Saturday, February 4, 2012
Every Saturday night around 9:30 or so when I was ten years old I'd drag my parent's black and white teevee from their bedroom to my room to watch Scream-In with the Cool Ghoul, Dick Von Hoene. It was mix of comedy and horror, as he showed all the classic Universal monster films, and did skits during the breaks. The Ghoul was hilarious! He had song parodies, location shoots, and special guests. He also did a dead-on Karloff impersonation.
I never found a copy of his record album, The Cool Ghoul's Phantasmagorical Funky Phonograf album until it was digitized and put online. Very nice momento. Something about him and his show resonated with me. I think it was his humor, his warmth, and his concern for his audience. Most of what's missing in today's teevee celebrity.
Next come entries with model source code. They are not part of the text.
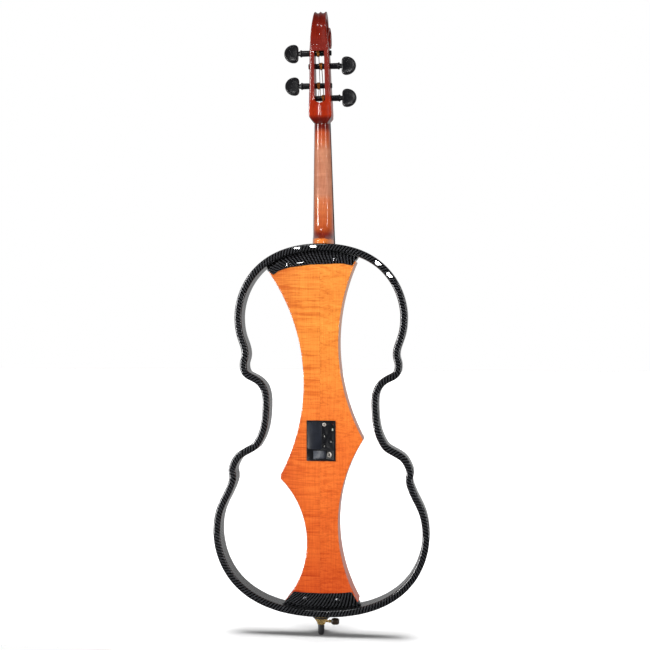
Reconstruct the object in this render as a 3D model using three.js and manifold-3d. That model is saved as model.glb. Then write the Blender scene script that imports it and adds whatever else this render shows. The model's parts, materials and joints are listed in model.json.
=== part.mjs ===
// A skeleton electric cello. A carbon hoop in the outline of a cello carries a slim flamed-maple sound box, which
// zigzags down its middle and holds the battery, the preamp and the pickup. The neck, pegs, strings, bridge,
// tailpiece and endpin are those of a full-size cello.
//
// Millimetres, +Z up. The strings face -Y and the preamp faces +Y; the bass side is -X. Heights are measured from
// the lower edge of the hoop, and at the end the whole is lifted so that the endpin's tip stands on Z = 0.
import * as THREE from "three";
import { mergeVertices } from "three/addons/utils/BufferGeometryUtils.js";
import Module from "manifold-3d";

const wasm = await Module();
wasm.setup();

// ---------------------------------------------------------------- driving dimensions

const GAP = 0.3; // clearance between neighbouring pieces
const BODY_LENGTH = 755;
const ENDPIN_STAND = 40; // from the endpin's tip to the hoop's lower edge

const RAIL = { width: 14.5, depth: 45, chamfer: 3 };
const RAIL_BACK = RAIL.depth / 2;

// The sound box: its back is a little below the hoop's back, and its top is a shallow cylinder.
const BOX = { back: 20.5, plate: 4, wall: 4, archRadius: 560, archTop: -30.5, endInset: RAIL.width + 11 };
const PLATE_INNER = BOX.back - BOX.plate;

const NECK = { angle: THREE.MathUtils.degToRad(6.4), root: -47.5 };
const BRIDGE = { height: 344, top: -115.5, topRadius: 62, thick: 10, thin: 2.8 };
const TAILPIECE = { bottom: [-45.5, 30], length: 212, angle: THREE.MathUtils.degToRad(7.6) };
const COLLAR = { radius: 13.7, plug: 8, bottom: -18.6, plugTop: 46 };
const BRACKET = { front: -7, footBack: 10.5 };
const ROD = { radius: 5, bottom: -30, top: 300 };

// Each string: where it crosses the nut, the bridge and the tailpiece, and its peg. head is the side its peg's
// head is on, y and z the peg's axis, wound the middle of its winding.
const STRINGS = {
  c: { radius: 0.95, nut: -11.3, bridge: -23.5, tail: -19.5, head: -1, y: 5.3, z: 1050, wound: -5.2 },
  g: { radius: 0.75, nut: -3.8, bridge: -7.8, tail: -6.5, head: -1, y: 17.8, z: 1112, wound: -2.2 },
  d: { radius: 0.6, nut: 3.8, bridge: 7.8, tail: 6.5, head: 1, y: 22, z: 1137.5, wound: 3.4 },
  a: { radius: 0.5, nut: 11.3, bridge: 23.5, tail: 19.5, head: 1, y: 10.2, z: 1074.5, wound: 3.8 },
};

// ---------------------------------------------------------------- materials

function material(color, roughness, metalness = 0) {
  return new THREE.MeshStandardMaterial({ color, roughness, metalness });
}

const CARBON = material(0x15171a, 0.18);
const MAPLE = material(0xe5792a, 0.22);
const SPRUCE = material(0xd9a15c, 0.35);
const PLAIN_WOOD = material(0xcfae80, 0.7);
const NECK_WOOD = material(0xa8441c, 0.25);
const EBONY = material(0x17161a, 0.35);
const BRIDGE_WOOD = material(0xd8b27a, 0.6);
const STEEL = material(0xb9bcc0, 0.3, 1);
const BRASS = material(0xc99b3a, 0.25, 1);
const COPPER = material(0xb5702a, 0.4, 0.8);
const BLACK_PLASTIC = material(0x1a1c20, 0.45);
const BLACK_METAL = material(0x1b1b1d, 0.3, 0.9);
const RUBBER = material(0x121212, 0.85);
const BOARD_GREEN = material(0x1f5a35, 0.5);
const LENS_RED = material(0xa01818, 0.2);

// ---------------------------------------------------------------- solids and lofts

const v3 = (x, y, z) => new THREE.Vector3(x, y, z);

// A closed geometry as a manifold-3d solid, for cutting and joining.
function toSolid(geometry) {
  const bare = geometry.index ? geometry.toNonIndexed() : geometry.clone();
  bare.deleteAttribute("normal");
  bare.deleteAttribute("uv");
  const merged = mergeVertices(bare, 1e-3);
  return new wasm.Manifold(
    new wasm.Mesh({
      numProp: 3,
      vertProperties: merged.attributes.position.array,
      triVerts: new Uint32Array(merged.index.array),
    }),
  );
}

function toGeometry(solid) {
  const mesh = solid.getMesh();
  const geometry = new THREE.BufferGeometry();
  geometry.setAttribute("position", new THREE.BufferAttribute(mesh.vertProperties, 3));
  geometry.setIndex(new THREE.BufferAttribute(mesh.triVerts, 1));
  return geometry;
}

const join = (...solids) => solids.reduce((whole, next) => whole.add(next));
const cut = (solid, ...tools) => tools.reduce((left, tool) => left.subtract(tool), solid);

function extrude(shape, depth, segments) {
  return new THREE.ExtrudeGeometry(shape, { depth, bevelEnabled: false, curveSegments: segments });
}

// A shape drawn in X and Z, solid from one Y to another.
function slabXZ(shape, yFrom, yTo, segments = 8) {
  return toSolid(extrude(shape, yTo - yFrom, segments).rotateX(Math.PI / 2).translate(0, yTo, 0));
}

// A shape drawn in Y and Z, solid from one X to another.
function slabYZ(shape, xFrom, xTo, segments = 8) {
  const turn = new THREE.Matrix4().set(0, 0, 1, 0, 1, 0, 0, 0, 0, 1, 0, 0, 0, 0, 0, 1);
  return toSolid(extrude(shape, xTo - xFrom, segments).applyMatrix4(turn).translate(xFrom, 0, 0));
}

// A shape drawn in X and Y, solid from one Z to another.
function slabXY(shape, zFrom, zTo, segments = 8) {
  return toSolid(extrude(shape, zTo - zFrom, segments).translate(0, 0, zFrom));
}

function polygon(points) {
  return new THREE.Shape(points.map(([x, y]) => new THREE.Vector2(x, y)));
}

function block(x0, x1, y0, y1, z0, z1) {
  const box = new THREE.BoxGeometry(x1 - x0, y1 - y0, z1 - z0);
  return toSolid(box.translate((x0 + x1) / 2, (y0 + y1) / 2, (z0 + z1) / 2));
}

// A round bar from one point to another.
function bar(from, to, radius, sides = 16) {
  const along = to.clone().sub(from);
  const turn = new THREE.Quaternion().setFromUnitVectors(v3(0, 1, 0), along.clone().normalize());
  const cylinder = new THREE.CylinderGeometry(radius, radius, along.length(), sides);
  const middle = from.clone().add(to).multiplyScalar(0.5);
  return toSolid(cylinder.applyQuaternion(turn).translate(middle.x, middle.y, middle.z));
}

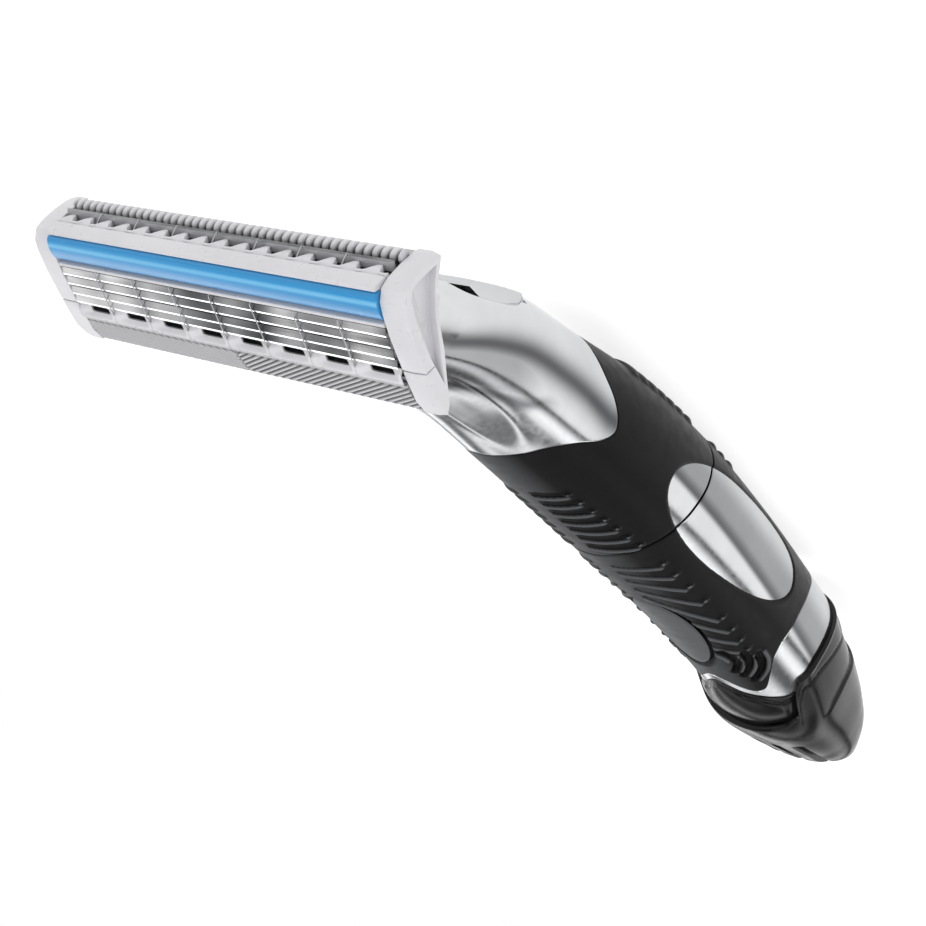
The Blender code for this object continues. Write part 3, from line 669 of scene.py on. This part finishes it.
def thumb_inset(y, theta):
    """Inset of the chrome neck round the release button on the thumb side."""
    folded = fold(theta)
    across = (180 - folded) / 47
    along = (y - 54.6) / 6.6
    radius = (np.abs(along) ** 3 + np.abs(across) ** 3) ** (1 / 3)
    return 0.7 * (1 - smoothstep(radius, 0.78, 1.0))


def shell_end(y, lean):
    return y + lean * station(y * FULL, 2) * np.cos(THETA)


RELEASE_POCKET = ((48.3, -1.0), (61.2, -1.0), (61.2, 10.9), (48.3, 10.9))     # y, z
POCKET_HALF = 3.6
SLIDE_DROP = 0.45             # of the release slide's top under the CAD button's


def head_shell():
    """Chrome neck, the plated core under the upper rubber, and the bore for the battery."""
    lobe = boundary(LOBE, THETA)
    end = shell_end(NECK_END, NECK_LEAN)
    rows = []
    for along, inset in ((0.0, 3.4), (0.0, 1.2), (0.05, 0.6), (0.25, 0.22), (0.55, 0.05), (0.9, 0.0)):
        rows.append((end - along, inset * FULL))
    for y in rows_between(end - 1.1, lobe + 0.12, 150):
        rows.append((y, scoop(y, THETA) + thumb_inset(y, THETA)))
    for along, inset in ((0.05, 0.03), (0.02, 0.42), (-0.2, 0.42), (-0.35, CORE_INSET)):
        rows.append((lobe + along, inset * FULL))
    seam_line = seam(SEAM_GAP)
    for y in rows_between(lobe - 0.8, seam_line + 0.16, 110):
        rows.append((y, plate_inset(y, THETA)))
    for along, inset in ((0.06, 0.04), (0.04, 0.2)):
        rows.append((seam_line + along, plate_inset(seam_line, THETA) + inset))
    for y in (seam_line + 0.04, 18.0, 24.0, BORE_END):
        rows.append((y * FULL, BORE_INSET * FULL))
    y, angle, inset = unzip(rows)
    points = handle_point(y, angle, inset)
    # the chrome's colour carries painted reflection bands
    shade = np.where(y > boundary(LOBE, THETA), neck_painted_reflection(y, angle), window_painted_reflection(y, angle))
    shell = add_piece("head_shell", points, grid_faces(len(rows), COLUMNS, caps=True), M_CHROME, "head_unit",
                      replaces=("head_body", "upper_side_trim_left", "upper_side_trim_right"), slot="chrome",
                      sharp=50.0, relief=shade)
    cut(shell, *prism_mesh(RELEASE_POCKET, -POCKET_HALF, POCKET_HALF, level_point), "pocket_tool")
    shell.data.set_sharp_from_angle(angle=math.radians(50))


def lower_shell():
    """Plated core of the lower half: spigot, side windows and the chrome lip above the collar."""
    line = seam(0.0)
    end = boundary(RUBBER_END, THETA)
    lip = boundary(LIP, THETA)
    inner = SPIGOT_INSET + SPIGOT_WALL
    seam_inset = plate_inset(line, THETA)
    rows = [(SPIGOT_END * FULL, inner * FULL), (SPIGOT_END * FULL, (SPIGOT_INSET + 0.2) * FULL),
            (SPIGOT_END * FULL - 0.2, SPIGOT_INSET * FULL), (line - 0.05, SPIGOT_INSET * FULL),
            (line - 0.05, seam_inset + 0.2), (line - 0.07, seam_inset + 0.04)]
    for y in rows_between(line - 0.16, end + 0.5, 150):
        leaf = leaf_distance(y, THETA)
        rows.append((y, plate_inset(y, THETA) + LEAF_RECESS_CORE * (1 - smoothstep(leaf, 0.1, 0.7))))
    for along, inset in ((0.3, CORE_INSET), (0.2, 0.42), (-0.03, 0.42), (-0.06, 0.05), (-0.12, 0.0)):
        rows.append((end + along, inset * FULL))
    for y in rows_between(end - 0.2, lip + 0.35, 30):
        rows.append((y, 0.0 * FULL))
    for along, inset in ((0.15, 0.03), (0.02, 0.14), (-0.01, 0.5), (-0.6, 0.9), (-0.7, inner)):
        rows.append((lip + along, inset * FULL))
    rows.append((0.0 * FULL, inner * FULL))
    y, angle, inset = unzip(rows)
    # the chrome's colour carries the painted reflection stripe of the side windows and the lip
    add_piece("lower_shell", handle_point(y, angle, inset), grid_faces(len(rows), COLUMNS, closed=True),
              M_CHROME, "trimmer_handle", slot="chrome", sharp=50.0, relief=window_painted_reflection(y, angle),
              replaces=("lower_body", "lower_side_trim_left", "lower_side_trim_right"))


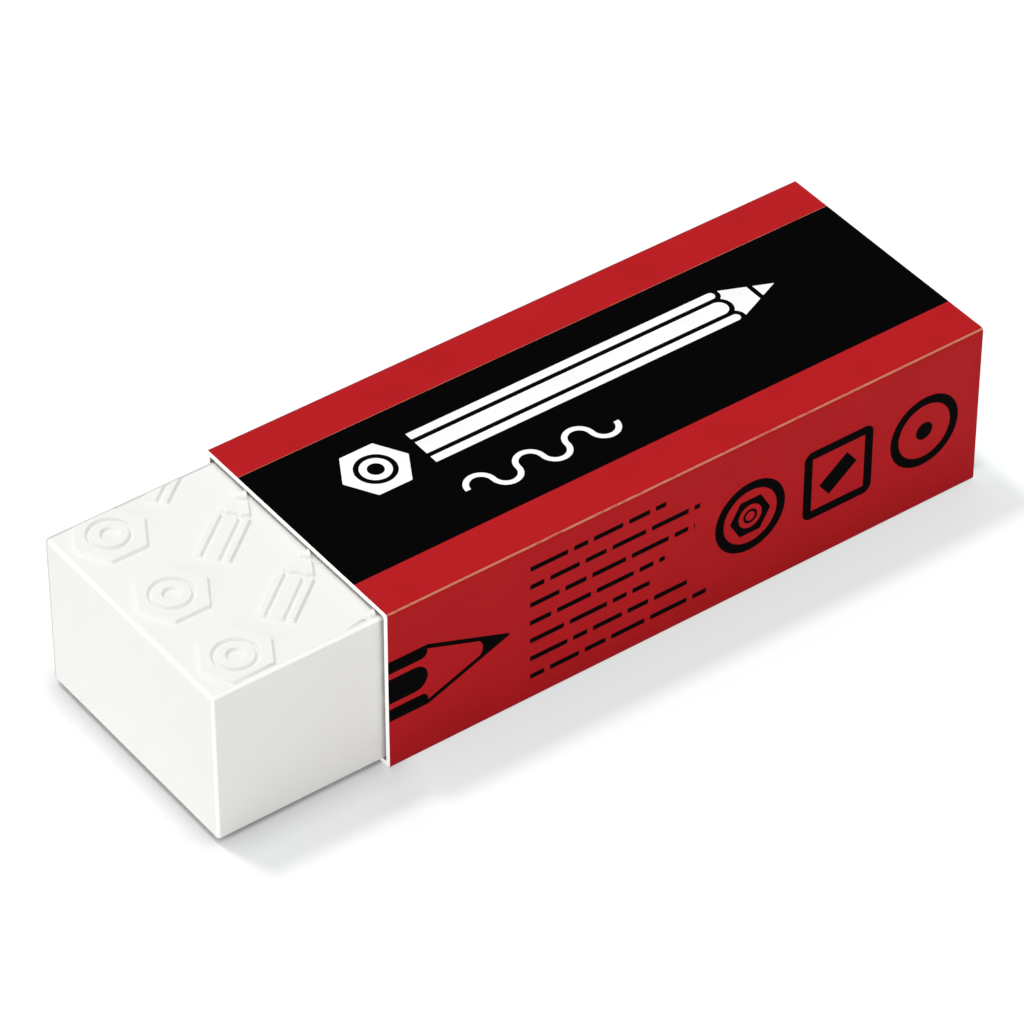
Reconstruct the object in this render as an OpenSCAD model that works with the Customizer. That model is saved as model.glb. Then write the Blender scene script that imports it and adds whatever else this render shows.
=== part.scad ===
// School eraser: a white vinyl block in a printed card sleeve that slides along it.
// The exposed end of the block points to -X. The sleeve's glued seam is on the +Y side.

/* [Block] */
// Length of the block
block_l = 65; // [56:0.5:90]
// Width of the block
block_w = 20.3; // [18:0.1:30]
// Height of the block below its relief
block_h = 12.8; // [12:0.1:20]
// Radius of the block's edges
block_edge_r = 0.3; // [0.2:0.05:1]

/* [Relief on the block] */
// Height of the raised figures above the top face
relief_h = 0.25; // [0.05:0.05:0.3]
// Distance between the figures along the block
relief_pitch = 7.2; // [6:0.1:12]
// Distance between the rows of figures across the block
relief_row = 7.6; // [6:0.1:12]
// Width across the flats of a raised pencil end
disc_w = 5; // [3:0.1:5.4]
// Length of a raised pencil
mini_l = 7.6; // [5:0.1:8]
// Width of a raised pencil
mini_w = 2.6; // [1.5:0.1:3]
// Turn of the raised pencils
mini_turn = 38; // [0:1:90]
// Width of the lines that part a raised figure
relief_line = 0.3; // [0.15:0.05:0.4]

/* [Sleeve] */
// Length of the sleeve
sleeve_l = 51.7; // [30:0.1:55]
// How far the sleeve reaches past the covered end of the block
end_lip = 0.3; // [0:0.1:2]
// Thickness of the card
card_t = 0.4; // [0.2:0.05:0.8]
// Inside radius of the folds
fold_r = 0.15; // [0.05:0.05:0.5]
// Outside radius of the folds, which are creased and pressed sharp
crease_r = 0.3; // [0.05:0.05:0.4]
// Gap between the block and the sleeve's front, where it shows at the mouth
front_gap = 0.3; // [0.05:0.05:0.6]
// Gap between the block and the lap behind it
back_gap = 0.1; // [0.05:0.05:0.6]
// Gap between the relief and the card above it
top_gap = 0.1; // [0.05:0.05:0.6]
// Height of the outer glue flap
flap_h = 9.5; // [4:0.5:11]
// Height of the inner lap's free edge above the sleeve's floor
lap_foot = 0.25; // [0.1:0.05:2]

/* [Print] */
// Depth of the ink in the card
ink_d = 0.05; // [0.02:0.01:0.1]
// Width of the coloured margin beside the black band
margin_w = 3.85; // [1:0.05:5]
// Distance from the sleeve's mouth to the middle of the emblem
emblem_x = 8.2; // [4:0.1:9]
// Width across the flats of the emblem
emblem_w = 4.8; // [3:0.1:6]
// Distance from the sleeve's mouth to the blunt end of the long pencil
long_x = 12; // [11.5:0.1:16]
// Length of the long pencil
long_l = 31; // [20:0.5:34]
// Width of the long pencil
long_w = 3.7; // [2:0.1:5]
// Distance of the emblem and the long pencil from the band's middle
figure_rise = 2.1; // [0:0.1:3]
// Radius of each turn of the wavy stroke
wave_r = 1.05; // [0.6:0.05:1.5]
// Number of turns of the wavy stroke
wave_n = 6; // [2:1:10]
// Width of the wavy stroke
wave_t = 0.45; // [0.2:0.05:0.8]
// Distance of the wavy stroke from the band's middle
wave_drop = 3.5; // [2:0.1:5]
// Length of the side's pencil from the sleeve's mouth to its point
side_l = 10.4; // [6:0.1:11]
// Width of the side's pencil
side_w = 5.4; // [3:0.1:7]
// Length of its cone, which is open
side_cone_l = 7.1; // [4:0.1:9]
// Width of the lines between its faces
side_line = 0.5; // [0.2:0.05:0.8]
// Width of the line round its cone
cone_line = 0.4; // [0.2:0.05:0.6]
// Width of the lines that part the printed figures
print_line = 0.4; // [0.2:0.05:0.6]
// Distance from the sleeve's mouth to the rows of dashes
dash_x = 11.9; // [11.5:0.1:14]
// Distance between the rows of dashes
dash_row = 1.63; // [1:0.01:1.7]
// Width of a dash
dash_t = 0.42; // [0.3:0.02:0.8]
// Gap between two dashes
dash_gap = 0.5; // [0.3:0.05:1]
// Distance from the sleeve's mouth to the first of the three marks
mark_x = 31; // [30:0.1:32]
// Distance between the marks
mark_pitch = 7.85; // [7:0.05:8]
// Width of each mark
mark_w = 6.2; // [4:0.1:6.8]
// Width of the lines that draw the marks
mark_t = 0.75; // [0.4:0.05:1]

/* [Hidden] */
$fn = 64;

// Lengths of the dashes of the longest row in turn, and the length of each row
dash_lengths = [3.2, 1.2, 2.5, 1.8, 2.9];
dash_rows = [11.6, 14.6, 14.2, 11.6, 10.3, 13.7, 15.5];

// Length of a closed cone as a share of its pencil's width, and of the lead as a share of a cone
cone_share = 1.15;
lead_share = 0.35;
// How far its cone runs back between the painted faces, as a share of its width
skirt_share = 0.25;
// Share of a pencil's width that its middle face takes, as on a six-sided barrel
face_share = 0.5;
// Shares of a pencil end's width: the ring round the core, and the lead
ring_share = 0.33;
lead_dot_share = 0.13;
// How deep a figure is rooted in what carries it
root = 0.3;

// The sleeve's section, seen from its mouth: y across, z up
inner_w = block_w + front_gap + back_gap;
inner_h = block_h + relief_h + top_gap;
outer_w = inner_w + 3 * card_t;
outer_h = inner_h + 2 * card_t;
bend_r = fold_r + card_t;
front_y = -outer_w / 2;
back_y = outer_w / 2;
lap_y = back_y - card_t;
top_w = lap_y - front_y;
top_y = (front_y + lap_y) / 2;
block_y = front_y + card_t + front_gap + block_w / 2;

total_l = block_l + end_lip;
block_x = -end_lip / 2;
mouth_x = total_l / 2 - sleeve_l;
band_w = top_w - 2 * margin_w;

// Helpers for sections and figures
module rounded_rect(l, w, r) {
    square([l - 2 * r, w], center = true);
    square([l, w - 2 * r], center = true);
    for (sx = [-1, 1], sy = [-1, 1])
        translate([sx * (l / 2 - r), sy * (w / 2 - r)]) circle(r);
}

// Puts a flat drawing of (y, z) upright and draws it out along +X
module along_x(l) {
    rotate([90, 0, 90]) linear_extrude(l) children();
}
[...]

So here's to the Cool Ghoul, with thanks for being a special part of my childhood.
Thursday, February 2, 2012
Growing up in the 60's-70's we saw some great stop motion special effects for that time. Most of them (if not all!) were accomplished by Ray Harryhausen. Jason and the Argonauts was a special favorite of mine. Those skeletons with swords!! And that Medusa!! Scary, scary stuff!
I was asked to paint Ray for a private commission. I jumped at the chance to pay tribute to a pioneer in special effects, and a great artist! Here's to you, Ray!!
Monday, January 30, 2012
I never tire of painting Boris Karloff in any of his roles. His face just had such a character about it that few others have. I'm really glad Universal made all these great publicity photos of their various characters, so artists like myself would have decent reference shots to paint from!